Date of Award

5-14-2017

Degree Type

Dissertation

Degree Name

Doctor of Philosophy (PhD)

Department

Public Administration

Advisor(s)

David M. Van Slyke

Keywords

National Defense, Public Administration, Public Procurement

Subject Categories

Social and Behavioral Sciences

Abstract

Abstract

The following dissertation presents three essays on the theory and empirics of public procurement—the process by which government defines its needs for goods and services and acquires them using contracts. The objective of this dissertation is to address three unresolved questions in the literature regarding how the characteristics of products governments procure, and the environments in which they are bought and sold, shape government and non-governmental actors’ decision making at different points in the procurement process.

The first essay develops an expanded theory of government’s decision to directly deliver public services—social welfare, energy utilities, select forms of security provision, and other services for citizens—or contract out these responsibilities to third parties. The essay takes as its point departure that transaction cost economics—the theory that a product is “made” or “bought” based on the ease or difficulty with which it can be defined, produced, and exchanged via a contract—does not adequately account for the environmental context within which governments select among alternative service delivery modes. The essay rectifies this deficiency by drawing on resource dependence theory, a complementary theory arguing that the make-or-buy decision turns on the nature of the public service marketplace: the number of alternative sellers with which a government can do business, and the amount of revenue sellers derive from this government vis-à-vis their other customers. The argument is that combined, these factors shape the degree of power government can exercise in a contracting relationship, directly influencing the choice to make or buy a service as well as moderating the impact of service-specific characteristics. This argument is specified in a set of hypotheses and a model for testing in future empirical research.

The second essay examines how the characteristics of products government chooses to buy (rather than make) influence competition among sellers vying for its business. Drawing from transaction cost economics, the essay argues product complexity—defined and operationalized in terms of asset specificity, or the degree of relationship-specific physical and human capital investments required to produce and deliver a product—is a key determinant of competition. More specifically, the essay argues (i) at higher levels of complexity, and thus of asset specificity, sellers may deem the risks of doing business with the government as too high to warrant submitting a bid, but (ii) while lower levels of complexity may decrease these risks, they may also discourage competition by creating a collective action dilemma: for a simpler product, individual sellers may not submit a bid because they believe the competition will be too intense, and their probability of winning too low. This reasoning points to two effects—a project risk effect (simpler products invite more bids) and a win probability effect (simpler products invite less bids)—and implies competing hypotheses for how complexity influences competition. The essay presents an econometric test of these hypotheses using a sample of information technology procurements drawn from U.S. procurement federal data, finding that the effects mostly offset one another. The effects likely operate with greater force (in one direction or another) in larger, program-based procurements (e.g., of major weapons or information systems) that can span many years and involve multiple individual contracts for development, production, maintenance, and upgrades. Thus, a more complete theoretical story that links complexity and competition would likely need to make its propositions contingent on the depth and duration of the underlying business relationship, as well as the nature of the product being procured.

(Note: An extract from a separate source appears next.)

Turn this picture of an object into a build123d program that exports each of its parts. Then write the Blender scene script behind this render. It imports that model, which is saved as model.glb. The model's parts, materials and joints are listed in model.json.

The third essay examines the conditions under which government adopts and implements alternative strategies to procure products after it has selected and awarded its business to one from a competing set of sellers. Specifically, the essay examines the conditions under which government implements a knowledge-based procurement strategy predicated on incremental delivery of product capabilities and a sequential approach to product development and production (typically seen as a best practice), or a strategy predicated on delivering product capabilities in a single-step fashion and using a concurrent approach to development and production activities. The essay starts from the observation that procurements executed in accordance with knowledge-based principles consistently feature strong leadership—individuals purported to be pivotal in ensuring procurements adhere to a strategy anchored in knowledge—and posits that leader commitment influences adoption of the knowledge-based approach through a “credible commitment” mechanism. In essence, tenured leaders serve an advocacy role for the procurements they oversee, ensuring the procurements receive sufficient support and protecting them from policymakers wishing to commit resources to other projects (including those for which failure to follow a knowledge-based strategy could invite future problems, but, at least in the short-run, appear that they will take less time and provide more capability). In this way, sustained leadership provides teams tasked with managing procurements incentives to “stay the course,” maintaining adherence to a knowledge-based strategy, pursuing modest capability objectives, and taking the time necessary for sequential development and production. The essay samples and examines a set of four successfully executed United States weapon system procurements to probe the plausibility of the credible commitment mechanism, finding and presenting evidence that leaders do influence employment of knowledge-based strategies in part through this channel.